In contrast with most of the opinions here, I prefer Fire Upon the Deep. I think the alien species it explores is much more interestingly non-human than the one in Deepness in the Sky and that the bad guys in Deepness are kind of comically over-done. They suffer from a common problem where the bad guys have to not only be bad for main reason X but also are sadistic rapists, torturers, etc. on top. As if we didn't already get the "they're bad" memo already. Plus all the action happens in the finale and, to a large extent, outside of our view. Still, both are great books, but I'd recommend Fire to anyone first.
If I'd rate my current collection of best SF I've read:
- Deepness in the Sky: super mustache twirling, one of the worst.
- Fire upon the Deep: I consider the blight to be twirling. Why treat lower civ that way? AFAIK, for mustache twirling.
- Iain M Banks: lotsa mustache twirling. Surface details and Player of Games in particular. My view of the culture AI is that they are constantly sarcastically toying with humans, and are thus secretly twirling.
- Fifth Season (Jemisin): no twirling. One of the most balanced novel on that front, every faction has believable reason to act the way they do.
- Book of the New Sun: no twirling, but OMG, stop what you're doing a good read these books! The tone and story was just perfect for me. Sure, it looks like a weird cross of SF and fantasy, but there is no fantasy at all in the novel in reality. Book of New Urth is, in comparison, just merely very good.
- Ancillary Justice (Lecki): some small twirling, but justified since it's an empire: absolute power corrupt. The twirling is commensurate with having a empress as head of state. She even becomes mostly sympathetic later.
- Left hand of Darkness: not only no twirling, but the power struggle is extremely believable. Great illustration of an interesting alien civilisation. Great for both world-building and character building. Another of those stop everything and just read it now novel.
- Roadside Picnic: no twirling. The conflicts and abuse of power are all believable.
- Collapsing Empire (Scalzi): lot of mustache twirling. Not DotS level, but not that far off. Plus, there is a plot point in the first novel that made me quit reading for a week. Incomprehensible because it was all of unbelievable (given the multiple characters behaviour before), idiotic and had zero impact on the rest of the book... so why write it. (Page 260 in my paperback version, for the record)
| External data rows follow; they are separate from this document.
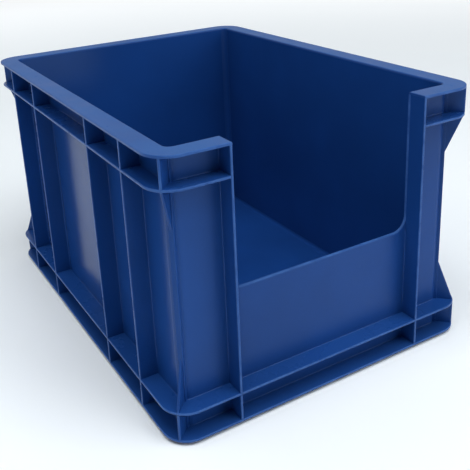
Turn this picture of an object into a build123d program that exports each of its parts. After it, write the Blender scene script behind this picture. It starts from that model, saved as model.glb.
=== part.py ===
"""Open-fronted stackable storage bin on a 400 x 300 mm footprint, 235 mm high.

+Z is up, the open picking front faces -Y, and the origin is the middle of the
footprint on the ground. The real bin is one moulding: each node here is one of
its moulded members, a solid that meets its neighbours face to face.
"""

import os

from build123d import *

os.makedirs("parts", exist_ok=True)

# Overall size, mm
width = 300.0                 # outside, along X
length = 400.0                # outside, along Y
height = 235.0                # ground to the top of the rim
foot_height = 3.0             # how far the foot drops into the rim of the bin below

# Plan of the shell
reach = 16.0                  # flanges and ribs stand this far out of the shell
wall = 2.4
outer_corner = 22.0           # rim and flanges
inner_corner = 6.0            # cavity

# Thin members around the shell
rim_thickness = 2.2
flange_thickness = 2.0
rib_thickness = 2.0
upper_band = 24.6             # rim top to upper flange top
lower_band = 26.8             # underside of the base flange to lower flange top
root_fillet = 0.7             # where a flange or rib leaves the wall
edge_round = 0.6              # free edges of flanges and ribs
rim_round = 0.8
rim_inner_round = 1.6

# Picking opening in the front
opening = 180.0
sill_height = 111.5
sill_fillet = 13.0

# Ribs: places of the side ribs along Y, on both sides alike
side_rib_places = (-140.0, -70.5, 70.5, 140.0)

# Corners: an upright bead, with a diagonal rib that tapers into it from each band
bead_height = 2.5
bead_width = 4.6
upper_taper = 36.0
lower_taper = 39.0

# Floor and foot
floor_top = 5.5
floor_thickness = 3.0
floor_cove = 4.0
stacking_clearance = 1.2      # foot to the rim of the bin below, each side
foot_width = 10.0

# Worked out from the dimensions above
shell_x = width / 2 - reach
shell_y = length / 2 - reach
inner_x = shell_x - wall
inner_y = shell_y - wall
shell_corner = inner_corner + wall
corner_x = inner_x - inner_corner
corner_y = inner_y - inner_corner
foot_x = inner_x - stacking_clearance
foot_y = inner_y - stacking_clearance
foot_corner = inner_corner - stacking_clearance
half_opening = opening / 2
panel_width = corner_x - half_opening

rim_bottom = height - rim_thickness
upper_top = height - upper_band
upper_bottom = upper_top - flange_thickness
upper_middle = upper_top - flange_thickness / 2
lower_top = foot_height + lower_band
lower_bottom = lower_top - flange_thickness
lower_middle = lower_top - flange_thickness / 2
base_top = foot_height + flange_thickness
wall_height = rim_bottom - foot_height
foot_thickness = floor_top - floor_thickness
bays = ((base_top, lower_bottom), (lower_top, upper_bottom), (upper_top, rim_bottom))

# Distances from the centre of a corner, along its diagonal
diagonal_root = shell_corner - wall / 2
bead_face = shell_corner + bead_height
bead_core = bead_face - edge_round
to_flange_centre = Vector(width / 2 - outer_corner - corner_x, length / 2 - outer_corner - corner_y)
diagonal_reach = to_flange_centre.length + outer_corner

LEFT, RIGHT, FRONT, BACK = -1, 1, -1, 1


def near_shell(edge):
    """True for an edge that runs along the shell, not along the free outline."""
    return abs(edge.center().X) < shell_x + 1 and abs(edge.center().Y) < shell_y + 1


def flange_ring(bottom, filleted_levels, gap, margin):
    """A flat ring around the shell, reaching past the outline by the given margin."""
    with BuildPart() as ring:
        with BuildSketch(Plane.XY.offset(bottom)):
            RectangleRounded(width + 2 * margin, length + 2 * margin, outer_corner)
        extrude(amount=flange_thickness)
        if margin == 0:
            fillet(ring.edges().filter_by(Axis.Z, reverse=True), edge_round)
        stub = 3 * root_fillet
        with BuildSketch(Plane.XY.offset(bottom - stub)):
            RectangleRounded(2 * shell_x, 2 * shell_y, shell_corner)
        extrude(amount=flange_thickness + 2 * stub)
        for level in filleted_levels:
            on_level = ring.edges().filter_by_position(Axis.Z, level - 0.01, level + 0.01)
            fillet(on_level.filter_by(near_shell), root_fillet)
        with BuildSketch(Plane.XY.offset(bottom - stub)):
            RectangleRounded(2 * shell_x, 2 * shell_y, shell_corner)
            if gap:
                with Locations((0, -length / 2)):
                    Rectangle(gap, 2 * reach + 2 * margin)
        extrude(amount=flange_thickness + 2 * stub, mode=Mode.SUBTRACT)
    return ring.part


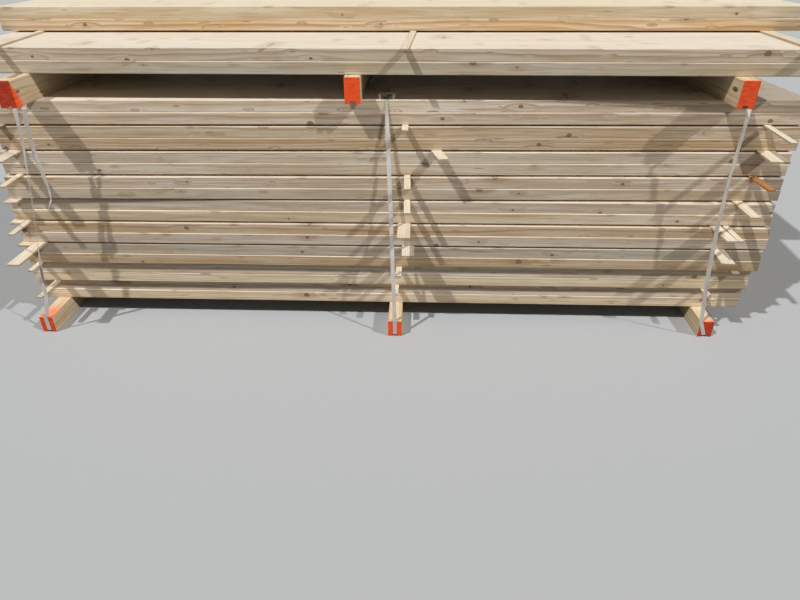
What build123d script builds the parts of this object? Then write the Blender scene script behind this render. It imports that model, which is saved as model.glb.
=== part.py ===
from build123d import *
import math
import os

os.makedirs("parts", exist_ok=True)

# A stack of planed softwood boards. Nine layers lie on three bearers, with laths between
# them, and three straps hold that pack. Two more layers lie above it on bearers of their own.
# Millimetres, +Z up. Boards run along X, and the front of the stack faces -Y.
# The origin is on the floor, under the middle of the stack.

# Boards
BOARD_T = 44.0          # thickness
BOARD_W = 225.0         # width
BOARD_L = 3010.0        # length in the strapped pack
TOP_L = 3200.0          # length in the top layer
EDGE_R = 3.0            # eased long edges
ROW_COUNT = 5           # boards side by side
TOP_ROW_COUNT = 3       # boards side by side in the unfinished top layer
SIDE_GAP = 0.5          # between neighbours in a layer
SEAT = 0.2              # between a piece and what it lies on
JOG = 5.0               # unevenness of the board ends

# Laths between the layers
LATH_T = 6.5
LATH_NARROW = 24.0
LATH_WIDE = 50.0
LONGEST_OVERHANG = 232.0
SHORTEST_OVERHANG = 56.0

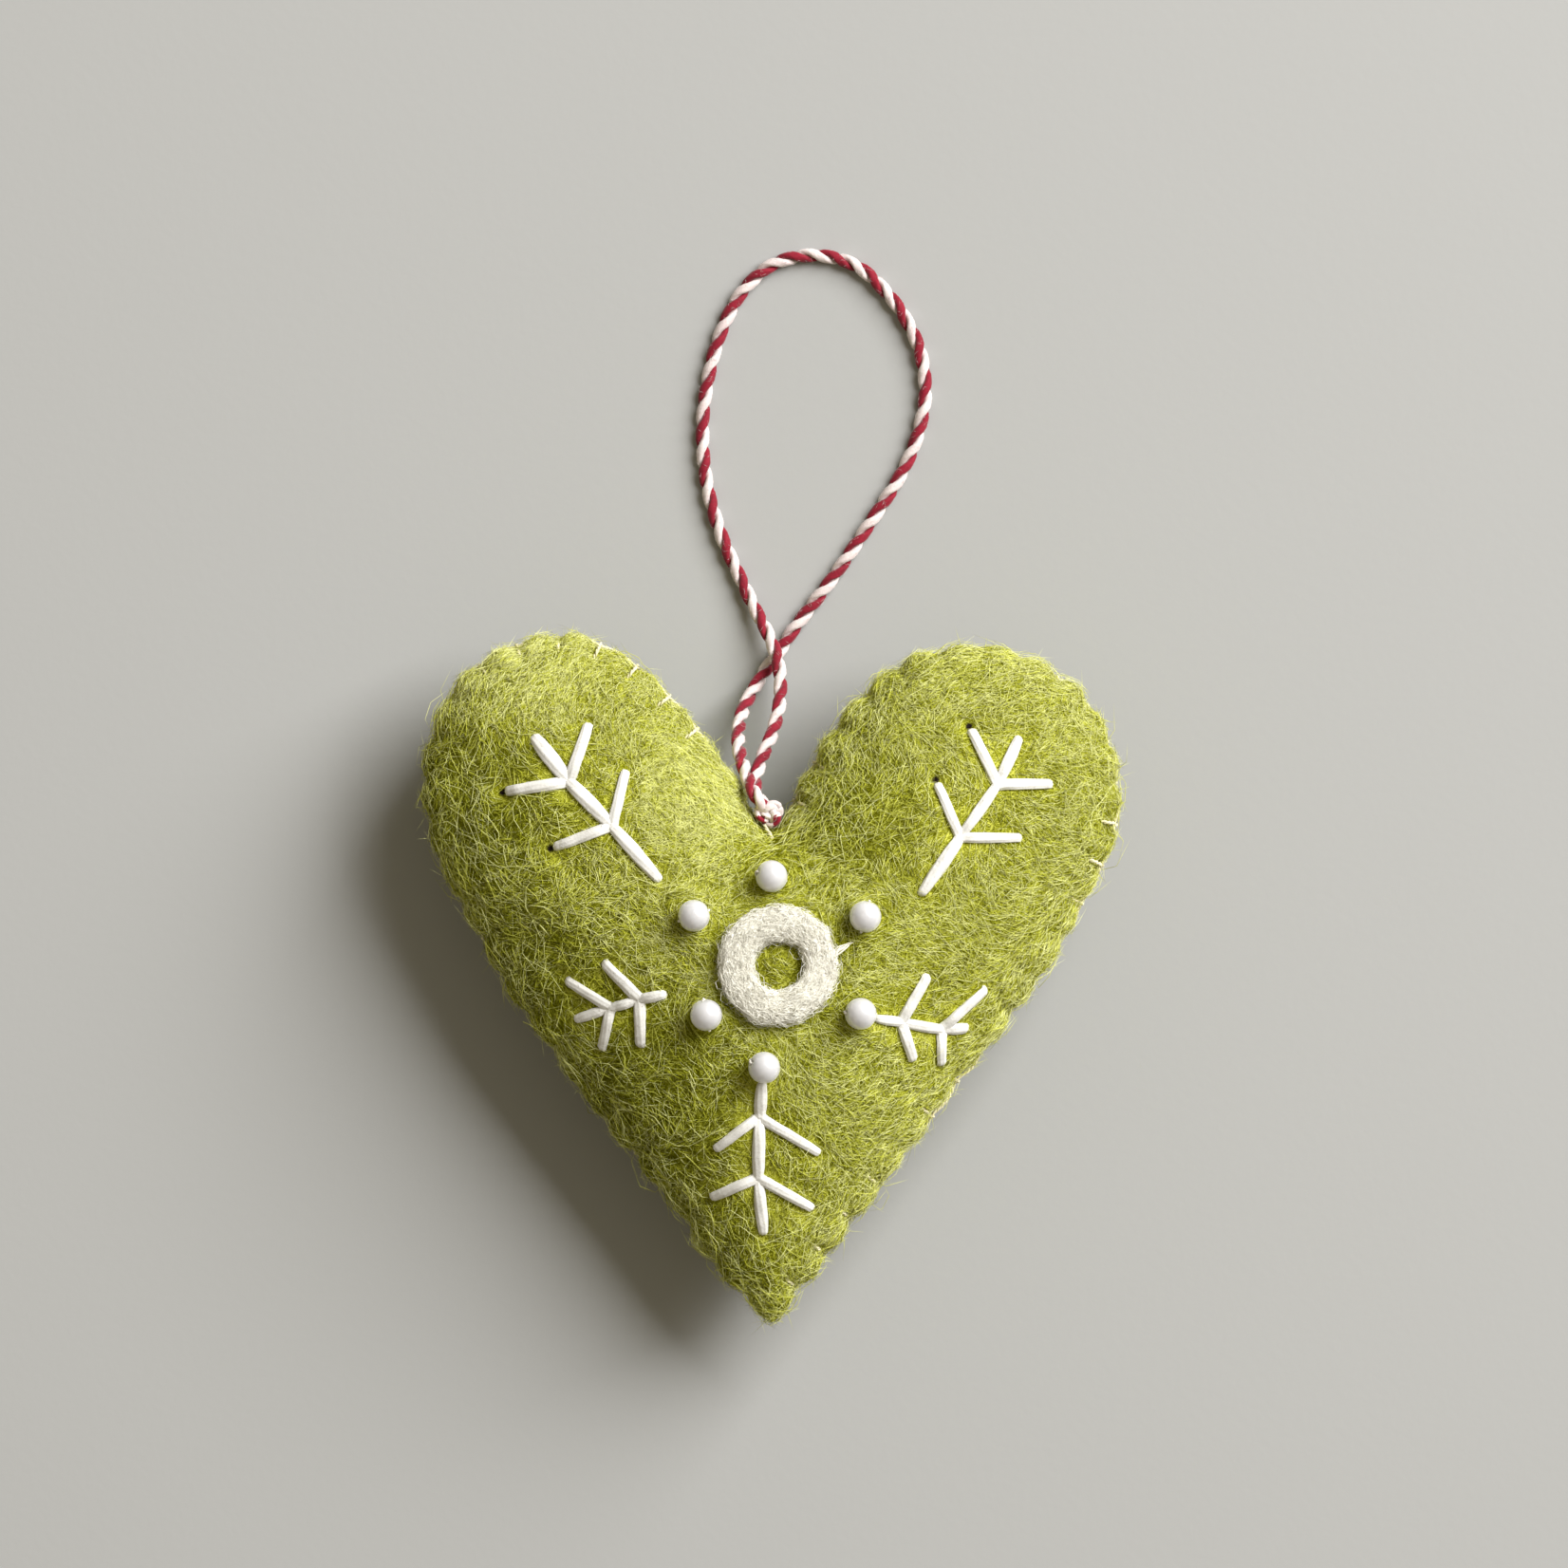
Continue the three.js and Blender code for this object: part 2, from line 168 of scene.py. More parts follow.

I think he says early on that the archive trap doesn't have self-awareness, except for a few subroutines that need to be self-aware like the simulations of the researchers which facilitate the escape. Even the name blight evokes a fungus. I was thinking of it's cruelty to lower civs as analogous to the cruelty of a fungus secreting an antibiotic.
Hunting down the OOBII comes down to the escaped personae having data that could be used against it by another power.
> Iain M Banks: lotsa mustache twirling. Surface details and Player of Games in particular.
I think both the Hell faction in Surface Details and the empire in Player of Games have reasons to be as nasty as they are; they're somewhat internally consistent, in that the social stability of both the Hell faction societies and the empire are dependent on the nastiness. There are, unfortunately, real life examples of this. Veppers is a bit gratuitous, granted.
In the Fifth Season, the entire planet is a mustache-twirling villain, sort of.
(Sure, it's revenging past wrongs... on humans, some of whom are far, far descendants of the original perpetrators, and none of whom have any idea what they're even been punished for.)
It's a reference to caricature of evil villains twirling their mustache as they gratuitously enjoy the extreme suffering they inflict upon others with no rationale other than enjoying being evil.
Thanks, I get it now and basically agree on the ones I've read too. I did feel like I missed some of the motivations for some factions in the Fifth Season series. I've added Book of the New Sun to my wishlist.